Church and business partnerships can become a model for community transformation by:

  • helping people in the church and community to start businesses according to the biblical entrepreneurship model
  • assisting those who already own businesses to become more effective in operating their businesses biblically
  • owning and operating businesses as a church

Churches promoting Kingdom businesses have answered the call not to do business as usual, but to do business differently. Businesses provide local jobs, local income and building improvements in the local neighbourhood. If those new businesses are Kingdom businesses, communities are not only improved but also transformed.

Every pastor knows he (or she) is called to equip God’s people for works of service (Ephesians 4:12). When a pastor also understands the principles of discipling and training people for Kingdom businesses, the church’s influence in the community is greatly expanded.

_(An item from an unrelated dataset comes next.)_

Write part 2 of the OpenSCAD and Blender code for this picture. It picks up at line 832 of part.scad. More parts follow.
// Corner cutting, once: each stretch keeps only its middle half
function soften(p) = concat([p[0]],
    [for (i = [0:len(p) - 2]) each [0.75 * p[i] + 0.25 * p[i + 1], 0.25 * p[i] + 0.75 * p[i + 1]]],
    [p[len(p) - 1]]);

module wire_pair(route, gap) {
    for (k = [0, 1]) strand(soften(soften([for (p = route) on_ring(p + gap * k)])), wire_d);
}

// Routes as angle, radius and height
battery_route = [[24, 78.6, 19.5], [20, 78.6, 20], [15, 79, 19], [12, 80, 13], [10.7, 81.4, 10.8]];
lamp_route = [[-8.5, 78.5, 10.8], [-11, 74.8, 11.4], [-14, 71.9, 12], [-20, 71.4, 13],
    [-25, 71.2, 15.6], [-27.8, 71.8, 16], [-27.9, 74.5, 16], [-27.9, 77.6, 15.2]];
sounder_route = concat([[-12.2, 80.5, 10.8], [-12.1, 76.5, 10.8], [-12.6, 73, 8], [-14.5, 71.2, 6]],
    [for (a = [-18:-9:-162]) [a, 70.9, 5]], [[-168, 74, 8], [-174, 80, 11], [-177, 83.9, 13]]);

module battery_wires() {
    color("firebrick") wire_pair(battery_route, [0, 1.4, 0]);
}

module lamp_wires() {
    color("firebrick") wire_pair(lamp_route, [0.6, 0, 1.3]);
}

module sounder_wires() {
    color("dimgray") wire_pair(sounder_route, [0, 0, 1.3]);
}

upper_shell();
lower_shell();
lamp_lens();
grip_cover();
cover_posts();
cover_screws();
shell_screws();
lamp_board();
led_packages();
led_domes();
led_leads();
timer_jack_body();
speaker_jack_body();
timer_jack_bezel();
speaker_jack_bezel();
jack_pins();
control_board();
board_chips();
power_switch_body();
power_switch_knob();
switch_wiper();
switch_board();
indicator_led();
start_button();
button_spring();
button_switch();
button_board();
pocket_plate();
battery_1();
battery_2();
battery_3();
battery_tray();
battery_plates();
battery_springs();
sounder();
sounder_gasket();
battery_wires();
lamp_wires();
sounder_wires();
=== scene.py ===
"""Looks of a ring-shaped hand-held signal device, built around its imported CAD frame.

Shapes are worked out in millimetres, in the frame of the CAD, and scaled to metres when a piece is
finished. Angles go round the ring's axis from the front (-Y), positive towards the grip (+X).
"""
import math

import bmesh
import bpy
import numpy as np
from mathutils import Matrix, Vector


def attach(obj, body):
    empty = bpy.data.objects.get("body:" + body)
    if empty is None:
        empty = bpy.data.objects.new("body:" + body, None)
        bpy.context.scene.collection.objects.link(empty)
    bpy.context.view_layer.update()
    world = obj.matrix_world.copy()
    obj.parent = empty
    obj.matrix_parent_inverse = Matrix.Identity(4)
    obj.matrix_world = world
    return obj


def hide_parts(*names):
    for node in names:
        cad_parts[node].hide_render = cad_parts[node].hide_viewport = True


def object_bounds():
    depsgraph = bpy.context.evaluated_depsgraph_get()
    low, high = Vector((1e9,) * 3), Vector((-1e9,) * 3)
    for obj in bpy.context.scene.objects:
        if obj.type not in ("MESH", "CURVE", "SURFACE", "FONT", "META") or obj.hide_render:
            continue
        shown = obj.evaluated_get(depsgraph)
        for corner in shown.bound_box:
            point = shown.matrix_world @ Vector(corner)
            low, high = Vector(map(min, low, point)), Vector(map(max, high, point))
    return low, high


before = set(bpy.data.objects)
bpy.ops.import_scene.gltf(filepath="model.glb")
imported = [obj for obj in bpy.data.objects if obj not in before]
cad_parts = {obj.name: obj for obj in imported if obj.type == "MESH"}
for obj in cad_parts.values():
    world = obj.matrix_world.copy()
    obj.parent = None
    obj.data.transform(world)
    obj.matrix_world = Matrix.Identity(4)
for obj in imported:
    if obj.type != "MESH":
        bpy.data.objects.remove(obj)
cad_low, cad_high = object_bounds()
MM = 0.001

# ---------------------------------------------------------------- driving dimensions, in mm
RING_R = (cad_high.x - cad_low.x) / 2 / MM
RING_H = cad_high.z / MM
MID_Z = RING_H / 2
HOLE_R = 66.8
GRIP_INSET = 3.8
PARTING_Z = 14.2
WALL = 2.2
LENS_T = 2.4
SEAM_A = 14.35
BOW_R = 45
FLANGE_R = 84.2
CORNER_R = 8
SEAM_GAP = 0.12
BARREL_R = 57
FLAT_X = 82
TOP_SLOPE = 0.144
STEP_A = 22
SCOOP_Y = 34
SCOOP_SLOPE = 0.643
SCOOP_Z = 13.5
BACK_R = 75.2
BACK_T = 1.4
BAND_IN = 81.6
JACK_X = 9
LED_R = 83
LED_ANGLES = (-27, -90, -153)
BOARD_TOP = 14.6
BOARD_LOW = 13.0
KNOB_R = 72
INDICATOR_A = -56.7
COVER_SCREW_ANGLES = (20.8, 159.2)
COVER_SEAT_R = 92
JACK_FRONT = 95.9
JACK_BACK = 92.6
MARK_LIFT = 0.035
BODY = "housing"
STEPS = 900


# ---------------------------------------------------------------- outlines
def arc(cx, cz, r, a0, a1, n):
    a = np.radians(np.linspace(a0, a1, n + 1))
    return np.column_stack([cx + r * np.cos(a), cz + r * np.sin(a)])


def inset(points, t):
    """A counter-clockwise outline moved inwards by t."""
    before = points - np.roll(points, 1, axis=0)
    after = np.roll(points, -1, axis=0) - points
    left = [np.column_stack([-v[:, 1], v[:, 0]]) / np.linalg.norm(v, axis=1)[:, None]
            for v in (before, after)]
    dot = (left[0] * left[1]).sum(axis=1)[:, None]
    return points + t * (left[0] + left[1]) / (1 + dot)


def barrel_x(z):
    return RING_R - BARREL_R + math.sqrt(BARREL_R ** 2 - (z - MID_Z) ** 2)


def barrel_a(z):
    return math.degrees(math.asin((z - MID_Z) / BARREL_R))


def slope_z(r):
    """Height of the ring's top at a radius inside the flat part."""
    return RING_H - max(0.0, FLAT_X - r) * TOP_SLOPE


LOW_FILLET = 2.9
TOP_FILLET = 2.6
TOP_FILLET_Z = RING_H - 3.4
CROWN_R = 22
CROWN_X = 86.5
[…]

Any church directly involved in or promoting Kingdom business encourages:

  • Bible-based teaching on Kingdom business principles
  • mentoring support
  • employees to take responsibility, as if they were owners of the business
  • life-long learning and continuous personal development
  • implementing community outreach programmes
  • other churches/entrepreneurs to successfully purchase and operate profitable businesses
  • access to affordable finance

Once you have brought people into your church and taught them biblical entrepreneurship, a church that understands the Kingdom business-ministry model can give potential business owners the push they need to get going and provide mentoring and support. This enables businesses to be more likely to succeed, and also keeps the church involved.

The three biblical principles that stand out from the many principles that define a Christian business are:

Firstly, integrity. It is about doing what is right rather than what is convenient or expedient. The organisation with integrity will make its business decisions based on the standards and principles of God: righteousness, truth and honesty. This means “we are who we say we are.”

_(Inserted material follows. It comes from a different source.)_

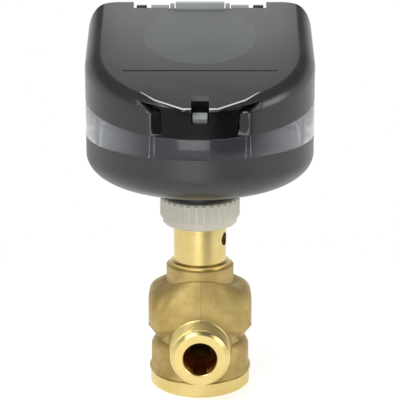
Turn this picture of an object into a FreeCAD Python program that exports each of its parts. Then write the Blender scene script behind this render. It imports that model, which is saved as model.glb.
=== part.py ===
import FreeCAD, Part
import math
import os
import re
import Sketcher
from FreeCAD import Placement, Rotation, Vector

# Electric valve actuator on its valve. +Z runs up the valve stem, the origin is the middle
# of the base cap's underside, and the front port faces -Y. Lengths are in millimetres.

doc = FreeCAD.newDocument("valve_actuator")
sheet = doc.addObject("Spreadsheet::Sheet", "Sizes")
levels = doc.addObject("App::FeaturePython", "Levels")
workings = doc.addObject("App::FeaturePython", "Workings")

# Driving sizes
SIZES = [
    ("base_radius", 22.4, "outer radius of the screwed base cap"),
    ("base_height", 7.05, "height of the base cap's rim"),
    ("plug_radius", 17.0, "radius of the base cap's screwed plug"),
    ("plug_height", 4.5, "how far the plug reaches into the cup"),
    ("cup_radius", 22.0, "radius of the body's lower cup"),
    ("cup_height", 10.5, "height of the cup's straight side"),
    ("bead_radius", 22.9, "radius of the bead at the cup's foot"),
    ("bead_height", 1.2, "height of that bead"),
    ("waist_radius", 18.9, "radius of the waist at the port"),
    ("waist_rise", 4.5, "height over which the cup draws in to the waist"),
    ("port_rise", 16.4, "port centre line above the base cap's rim"),
    ("port_reach", 35.0, "port face from the stem axis"),
    ("thread_radius", 13.22, "outer radius of the port's pipe thread"),
    ("thread_length", 12.8, "length of that thread"),
    ("port_chamfer", 2.0, "chamfer at the port's mouth"),
    ("port_collar", 13.9, "radius of the plain barrel behind the thread"),
    ("port_bore", 7.5, "radius of the port's bore"),
    ("port_depth", 20.0, "depth of the port's bore"),
    ("passage_radius", 4.6, "radius of the slanted passages to the seat"),
    ("bulge_half_width", 23.2, "half width of the shoulder across the ports"),
    ("bulge_half_depth", 21.5, "half depth of the shoulder along the ports"),
    ("bulge_bow", 32.0, "radius of the shoulder's bowed front"),
    ("bulge_corner", 4.5, "how far the shoulder's front corners round in"),
    ("bulge_rise", 23.6, "shoulder's top above the port centre line"),
    ("bulge_edge", 14.2, "shoulder's front edge above the port centre line"),
    ("bulge_tuck", 7.2, "height over which the shoulder's foot draws in"),
    ("crest_rise", 5.6, "crest in front of the neck above the shoulder's sides"),
    ("crest_half", 6.0, "half width of that crest"),
    ("neck_radius", 15.3, "radius of the cast neck"),
    ("neck_height", 9.9, "height of the neck above the shoulder"),
    ("neck_chamfer", 1.2, "chamfer at the neck's top"),
    ("chamber_radius", 9.2, "radius of the valve chambers"),
    ("seat_level", 3.0, "seat ring's foot above the port centre line"),
    ("seat_height", 3.0, "height of the seat ring"),
    ("seat_bore", 4.6, "radius of the seat ring's bore"),
    ("casting_floor", 3.0, "web left between the lower chamber and the seat"),
    ("bonnet_radius", 11.7, "outer radius of the bonnet's sleeve"),
    ("bonnet_length", 20.0, "bonnet between the neck and its threaded head"),
    ("bonnet_flange", 13.3, "radius of the flange on the neck"),
    ("flange_height", 1.8, "height of that flange"),
    ("bonnet_spigot", 10.6, "radius of the bonnet's screwed spigot"),
    ("spigot_length", 10.0, "length of that spigot in the neck"),
    ("head_radius", 14.9, "outer radius of the bonnet's threaded head"),
    ("head_height", 7.0, "height of the threaded head"),
    ("spring_room", 8.4, "radius of the bonnet's spring chamber"),
    ("chamber_floor", 3.0, "spring chamber's floor above the neck"),
    ("gland_height", 4.8, "height of the gland nut"),
    ("gland_depth", 2.0, "depth of the gland nut below the head's top"),
    ("window_radius", 3.0, "radius of the cross hole in the bonnet"),
    ("window_rise", 12.0, "cross hole's centre above the neck"),
    ("window_turn", 70.0, "degrees the cross hole is turned from the port"),
    ("stem_radius", 2.0, "radius of the valve stem"),
    ("stroke", 5.5, "travel of the valve stem"),
    ("disc_radius", 6.4, "radius of the closing disc"),
    ("disc_height", 3.2, "thickness of the closing disc"),
    ("running_gap", 0.05, "radial clearance of running fits"),
    ("part_gap", 0.3, "clearance between pieces that move apart"),
    ("spring_wire", 1.1, "diameter of the return spring's wire"),
    ("spring_turns", 4.0, "turns of the return spring"),
    ("spring_radius", 5.4, "mean radius of the return spring"),
    ("clip_height", 1.2, "thickness of the spring plate on the stem"),
    ("seal_wire", 1.6, "thickness of the sealing rings"),
    ("tenon_radius", 1.2, "radius of the stem's end in the closing disc"),
    ("chamfer", 0.8, "chamfer on turned edges"),
    ("nut_radius", 17.7, "radius over the coupling nut's ribs"),
    ("nut_ribs", 32, "number of grooves round the coupling nut"),
    ("groove_radius", 0.95, "radius of each groove"),
    ("nut_lip_radius", 16.5, "radius of the nut's plain lip"),
    ("nut_lip_height", 3.6, "height of the plain lip"),
    ("nut_skirt", 1.1, "nut's foot below the bonnet's head"),
    ("nut_flange", 1.6, "thickness of the nut's inner flange"),
    ("thread_gap", 0.1, "radial clearance of the nut on the head"),
    ("boss_radius", 14.0, "radius of the housing's coupling boss"),
    ("boss_lip", 1.9, "height of the boss's retaining lip"),
    ("boss_show", 7.5, "boss that shows between nut and housing"),
    ("boss_bore", 7.6, "radius of the bore through the boss"),
    ("plan_radius", 50.0, "radius of the housing's round front"),
    ("lobe_back", 41.5, "rear face of the housing's two corners"),
    ("lobe_corner", 13.0, "radius of those corners"),
    ("notch_back", 36.0, "rear face between the two corners"),
    ("notch_half", 30.0, "half width of the recess between them"),
    ("bowl_height", 13.2, "height of the bowl under the housing"),
    ("bowl_reach", 21.0, "how far the bowl draws in"),
    ("skirt_height", 8.4, "plain side above the bowl"),
    ("liner_radius", 43.0, "outer radius of the upright wall behind the clear band"),
    ("liner_back", 15.0, "rear end of that wall behind the stem axis"),
    ("wall", 2.2, "wall of the mouldings"),
    ("band_front", 8.8, "height of the clear band at the front"),
    ("band_slope", 9.0, "degrees the band's top edge rises rearwards"),
    ("band_wall", 1.8, "wall of the clear band"),
    ("cover_front", 22.2, "cover's front lip above the seam"),
    ("top_slope", 16.9, "degrees the cover's top rises rearwards"),
    ("top_round", 7.0, "rounding of the cover's top edge"),
    ("seam_gap", 0.15, "gap between the cover and the band"),
    ("recess_top", 16.5, "half width of the front recess at its top"),
    ("recess_foot", 14.7, "half width of the front recess at its foot"),
    ("recess_depth", 3.6, "depth of the front recess at its top"),
    ("facet_half", 20.5, "half width over the recess's slanted sides"),
    ("pocket_height", 2.6, "height of the pocket under the lip's ends"),
    ("pocket_depth", 2.0, "how far that pocket reaches in behind the lip"),
    ("glass_wall", 1.4, "thickness of the glossy panel in the recess"),
    ("visor_wall", 1.5, "thickness of the lip over the recess"),
    ("visor_middle", 7.4, "half width of the lip's straight middle"),
    ("visor_half", 24.9, "half width of the whole lip"),
    ("visor_bend", 18.9, "half width where the lip bends"),
    ("visor_bend_back", 7.0, "that bend's distance behind the front"),
    ("visor_back", 13.0, "lip's ends behind the front"),
    ("release_half", 3.7, "half width of the release slot in the lip"),
    ("release_drop", 7.0, "slot's sill below the front lip"),
    ("release_channel", 3.4, "tongue's channel behind the round front"),
    ("tongue_half", 3.0, "half width of the snap tongue"),
    ("tongue_wall", 1.4, "thickness of the snap tongue"),
    ("tongue_nose", 1.3, "how far the tongue's nose stands forward"),
    ("nose_height", 2.4, "height of that nose"),
    ("nose_drop", 3.0, "nose's top below the front lip"),
    ("line_half", 32.9, "half length of the groove across the cover"),
    ("line_place", 19.5, "groove's distance in front of the stem axis"),
    ("line_wide", 0.9, "width of that groove"),
    ("line_deep", 0.6, "depth of that groove"),
    ("pad_radius", 26.0, "radius of the shallow round pad on the cover"),
    ("pad_place", 11.0, "pad's centre behind the stem axis"),
    ("pad_deep", 0.25, "depth of that pad"),
    ("hinge_back", 38.6, "hinge axis behind the stem axis"),
    ("hinge_drop", 2.6, "hinge axis below the cover's top plane"),
    ("knuckle_radius", 2.7, "radius of the hinge knuckles"),
    ("pin_radius", 1.2, "radius of the hinge pin"),
    ("panel_wall", 2.0, "wall of the rear panel"),
    ("block_half", 11.0, "half width of the panel's middle block"),
    ("block_stand", 2.0, "block's top above the cover's rear edge"),
    ("entry_radius", 6.5, "radius of a cable entry"),
    ("entry_place", 13.0, "cable entry's distance from the middle"),
    ("entry_rise", 14.0, "cable entry's centre above the seam"),
    ("ear_near", 14.0, "panel's hinge ear, near side"),
    ("ear_far", 22.0, "panel's hinge ear, far side"),
    ("knuckle_near", 24.0, "cover's knuckle, near side"),
    ("knuckle_far", 28.6, "cover's knuckle, far side"),
    ("rib_place", 19.8, "band's front ribs from the middle"),
    ("rib_side", 42.5, "band's side ribs from the middle"),
    ("rib_radius", 1.3, "radius of the band's ribs"),
    ("slot_side", 42.0, "cooling slot in the bowl from the middle"),
    ("plate_radius", 37.0, "radius of the gearbox plates"),
    ("plate_back", 29.0, "flat rear edge of the gearbox plates"),
    ("plate_wall", 2.0, "thickness of the gearbox plates"),
    ("plate_rise", 3.2, "lower plate above the housing's floor"),
    ("plate_spacing", 16.0, "clear height between the plates"),
    ("post_radius", 2.6, "radius of the posts between the plates"),
    ("post_circle", 32.0, "radius of the circle through the posts"),
    ("drive_module", 1.0, "module of the drive wheel's teeth"),
    ("drive_teeth", 36, "teeth on the drive wheel"),
    ("small_teeth", 12, "teeth on each pinion"),
    ("motor_module", 0.8, "module of the idler wheel's teeth"),
    ("idler_teeth", 36, "teeth on the idler wheel"),
    ("drive_face", 5.0, "width of the drive wheel's rim"),
    ("drive_rise", 3.0, "drive wheel's rim above the lower plate"),
    ("idler_face", 3.0, "width of the idler wheel"),
    ("hub_radius", 8.2, "radius of the drive wheel's hub"),
    ("journal_radius", 7.2, "radius of the hub's journals"),
    ("spindle_radius", 5.0, "radius of the lifting spindle"),
    ("axle_radius", 1.5, "radius of the idler's axle"),
    ("idler_turn", 135.0, "degrees from +X round to the idler"),
    ("motor_turn", 261.0, "degrees from +X round from the idler to the motor"),
    ("motor_radius", 15.5, "radius of the motor's can"),
    ("motor_height", 15.0, "height of the motor's can"),
    ("shaft_radius", 1.0, "radius of the motor's shaft"),
    ("board_rise", 19.0, "circuit board above the upper plate"),
    ("board_wall", 1.6, "thickness of the circuit board"),
    ("board_half", 40.0, "half width of the circuit board"),
    ("board_tail", 27.0, "half width of the board's rear part"),
    ("board_front", 22.0, "board's front edge ahead of the stem axis"),
    ("board_step", 15.0, "where the board narrows"),
    ("board_back", 30.0, "board's rear edge"),
    ("terminals", 6, "number of cable terminals"),
    ("terminal_pitch", 5.0, "spacing of the cable terminals"),
    ("terminal_depth", 10.0, "depth of the terminal block"),
    ("terminal_height", 10.0, "height of the terminal block"),
]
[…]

Secondly, a commitment to excellence. Paul said, in Titus 3:8, that if an organisation is to be recognised as exemplary, one whose goal is to glorify God through its commitment to excellence in its service and product, it must always honour God and be thoroughly conscious of its role and mission in a secular world. God has called them to be His witnesses to the lost world in which they do business. They demonstrate God’s power to transform lives, not only through their employees but with their customers as well.

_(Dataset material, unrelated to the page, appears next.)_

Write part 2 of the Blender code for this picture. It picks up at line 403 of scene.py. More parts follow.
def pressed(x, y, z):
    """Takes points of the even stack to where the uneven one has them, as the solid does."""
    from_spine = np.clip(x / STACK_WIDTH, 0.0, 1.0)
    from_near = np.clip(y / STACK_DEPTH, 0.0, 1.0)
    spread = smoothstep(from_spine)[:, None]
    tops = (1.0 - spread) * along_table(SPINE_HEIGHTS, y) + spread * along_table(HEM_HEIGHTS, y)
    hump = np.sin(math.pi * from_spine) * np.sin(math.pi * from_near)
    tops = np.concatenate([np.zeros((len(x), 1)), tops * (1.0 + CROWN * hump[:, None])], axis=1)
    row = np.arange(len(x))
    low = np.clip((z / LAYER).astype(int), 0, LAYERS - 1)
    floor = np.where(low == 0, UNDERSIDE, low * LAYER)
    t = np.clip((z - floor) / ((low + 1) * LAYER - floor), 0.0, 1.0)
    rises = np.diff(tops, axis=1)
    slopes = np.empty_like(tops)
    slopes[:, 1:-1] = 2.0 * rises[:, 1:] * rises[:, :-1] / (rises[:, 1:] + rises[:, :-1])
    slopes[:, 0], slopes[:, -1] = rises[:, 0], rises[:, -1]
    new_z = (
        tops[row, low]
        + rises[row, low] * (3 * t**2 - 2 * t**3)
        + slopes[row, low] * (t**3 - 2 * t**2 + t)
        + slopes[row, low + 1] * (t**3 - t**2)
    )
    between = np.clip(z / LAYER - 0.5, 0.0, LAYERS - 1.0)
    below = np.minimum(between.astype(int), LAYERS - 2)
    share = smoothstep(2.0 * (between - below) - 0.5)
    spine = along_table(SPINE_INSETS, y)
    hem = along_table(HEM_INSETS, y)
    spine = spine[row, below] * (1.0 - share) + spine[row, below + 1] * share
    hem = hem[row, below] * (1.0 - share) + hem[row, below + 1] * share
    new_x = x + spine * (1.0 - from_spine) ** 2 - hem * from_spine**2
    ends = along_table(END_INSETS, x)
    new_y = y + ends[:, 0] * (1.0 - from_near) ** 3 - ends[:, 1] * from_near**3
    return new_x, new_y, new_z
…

Thirdly, a Christian business should have a commitment to its people. This includes the area of fair compensation, performance recognition, and providing growth opportunities, both professionally and personally. The Apostle Paul indirectly addressed relationships between employers and employees, when he commanded, “Masters, provide your slaves with what is right and fair, because you know that you also have a Master in heaven” (Colossians 4:1). Paul gave this command to employers because, just as their employees report to them, they themselves have someone to report to—their Master in heaven. Employers could hardly expect to be treated fairly by God if they failed to treat their employees fairly.

Paul’s remarks concerning the employee/employer relationship involve the mutual submission of employees to their employers, and vice versa. Employees, too, are to treat their employers with respect and “obey them not only to win their favour when their eye is on you, but like slaves of Christ, doing the will of God from your heart” (Ephesians 6:6).

Now is the time for a paradigm shift within the Church. Pastors urgently need to recognise the necessity of holistic discipleship in the area of work. Instead of looking down on business people, and viewing their work as ‘carnal’, church leaders must tap into the many ways in which Christian businesses can affect and carry out the purposes of God. In addition to supporting the financial needs of a church, God can use businesses to affect everlasting change in the lives of people and their communities. It is time to honour and support the people whom God has called into the business world, instructing them: “If riches increase, do not set your heart on them” (Psalm 62:10).